Every month, food pantries, meal programs, and other partners of the Montana Food Bank Network distribute over 1 million pounds of food to those who are struggling in our communities. The impact of these programs is immediate and enormous, helping to keep food on the table for Montana families, seniors, underemployed workers, individuals with disabilities, and anyone else in need of a helping hand. While much of this food comes from the generous support of donors, a substantial portion also comes through The Emergency Food Assistance Program (TEFAP).
With so much food moving through our doors and out to families in need, it can be easy to forget that decisions made thousands of miles away can impact the work we do and the amount of food we’re able to distribute. However, these decisions are being made right now as Congress works towards passage of the Farm Bill, which includes funding for TEFAP.
TEFAP is a program of the USDA that for decades, has helped local food pantries and meal programs stock their shelves with nutritious food produced by U.S. farmers and ranchers. TEFAP makes up approximately 14 percent of the food distributed by the Montana Food Bank Network but for some of our local partners, up to half of the food on their shelves comes from TEFAP. Last year, Montana received more than 1.3 million pounds of TEFAP product, including high-quality proteins, grains, fruits and vegetables – items that are healthy, in high demand, and not always available through donations.
Linda Sentz, with the Teton County Food Pantry shared with us, “Our rural food pantry depends heavily on TEFAP product to meet the need for food assistance in our community. We are concerned, because we have been seeing a deficit in our budget, and the majority of our budget is for the purchase of food. We purchase one-third of our food, we receive another third from local donations, and we completely depend on TEFAP for the final third. TEFAP has provided some of our most nutritious foods including hamburger, chickens, dried beans, canned fruits and vegetables, tomatoes, frozen blueberries, dried cherries, walnuts, crackers, and dried pasta. Our food pantry has been active because of a totally volunteer effort since 1986. Almost every penny we spend is on food.
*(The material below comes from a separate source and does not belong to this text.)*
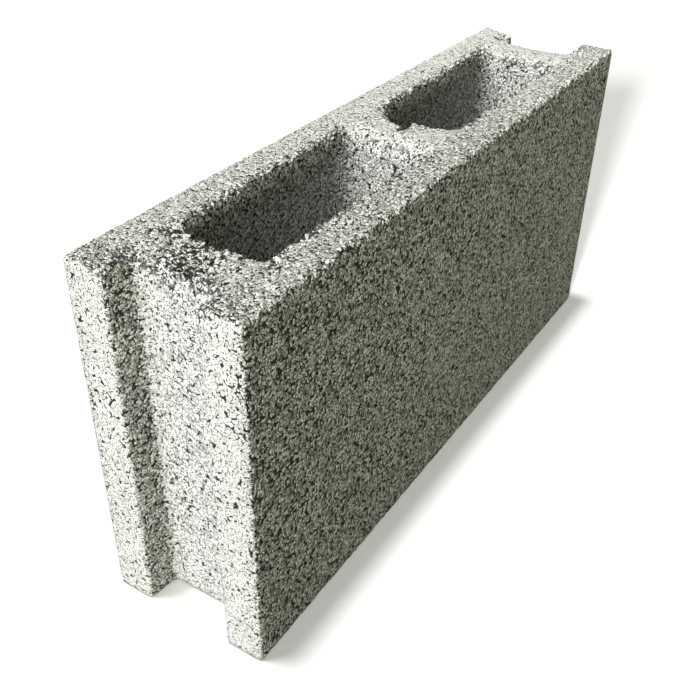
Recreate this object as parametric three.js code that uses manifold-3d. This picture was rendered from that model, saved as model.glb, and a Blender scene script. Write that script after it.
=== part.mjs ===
// Hollow concrete building block, pressed in one piece: a long face shell on each side, two tapered
// cores that go right through, an end web and a middle web between them, and a flared mortar groove
// down each end. It stands the way it leaves the mould, with the wide end of the cores on top, where
// the tops of the webs sit lower than the face shells because the bar that held the cores ran across.
//
// Millimetres. +X runs along the block, +Y across the wall and +Z up. The origin is the middle of the
// underside.

import * as THREE from 'three';
import { mergeVertices } from 'three/addons/utils/BufferGeometryUtils.js';
import Module from 'manifold-3d';

// The block's outside
const blockLength = 390;
const blockWidth = 90;
const blockHeight = 190;
const cornerRadius = 2.2; // upright outside corners
const arris = 1; // rounding all along the top and bottom edges

// The walls, measured at the top, where the cores are widest
const faceShell = 20;
const endWeb = 28;
const middleWeb = 34;

// The cores
const coreDraft = 2; // how far each core wall comes in from top to bottom
const coreCornerRadius = 10;
const coreRim = 1.2; // rounding where a core meets the top and the underside

// The mortar grooves in the ends, and the ears beside them
const grooveDepth = 17;
const earTip = 21.5; // thickness of an ear at the end of the block
const grooveFlare = 2; // how much thicker an ear is at its root
const grooveRootRadius = 3;

// The lowered tops of the webs
const endSaddleDepth = 3; // middle of an end web below the face shells
const middleSaddleDepth = 1.5; // middle of the middle web below them
const saddleLap = 2.5; // how far the hollow runs onto each face shell
const saddleRunout = 9; // length over which it fades out past a web
const webRimDrop = 2; // how much lower again a web is where it rounds over into a core or groove

// Fineness
const arcSegments = 6; // to a quarter turn
const arrisSegments = 2;
const saddleGrid = 2.8; // spacing of the points on a lowered top
const overrun = 8; // how far a cutter runs past the faces that it cuts
const mostRound = 0.95; // largest share of half a core's width or length that its corners may take
const mostBevel = 0.8; // largest share of an upright corner's radius that the arris may take
const pastEdge = 1.06; // a saddle cutter's own size, so that its edges stand clear above the block

const wasm = await Module();
wasm.setup();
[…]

A loss of TEFAP product would definitely negatively impact the kind of food and the amount of food we can offer to our clients.”
TEFAP is a prime example of how the public and private sector can work together to end hunger. TEFAP provides funding that allows the USDA to purchase excess foods from American producers and distribute it through the emergency food system. Across the country, almost one in five meals provided through local food pantries and other hunger-relief agencies in 2017 was moved, stored, and distributed because of TEFAP.
The Montana Food Bank Network and our partners across the state work hard to care for our neighbors and help those in need. We believe that everyone deserves access to adequate, nutritious food. But we cannot do it alone. The fight against hunger in Montana depends on a strong public-private partnership, and continued support for public nutrition programs in the Farm Bill. Please join us in urging Montana’s congressional leaders to support strong funding for TEFAP in the final Farm Bill.
Gayle Carlson is CEO of the Montana Food Bank Network.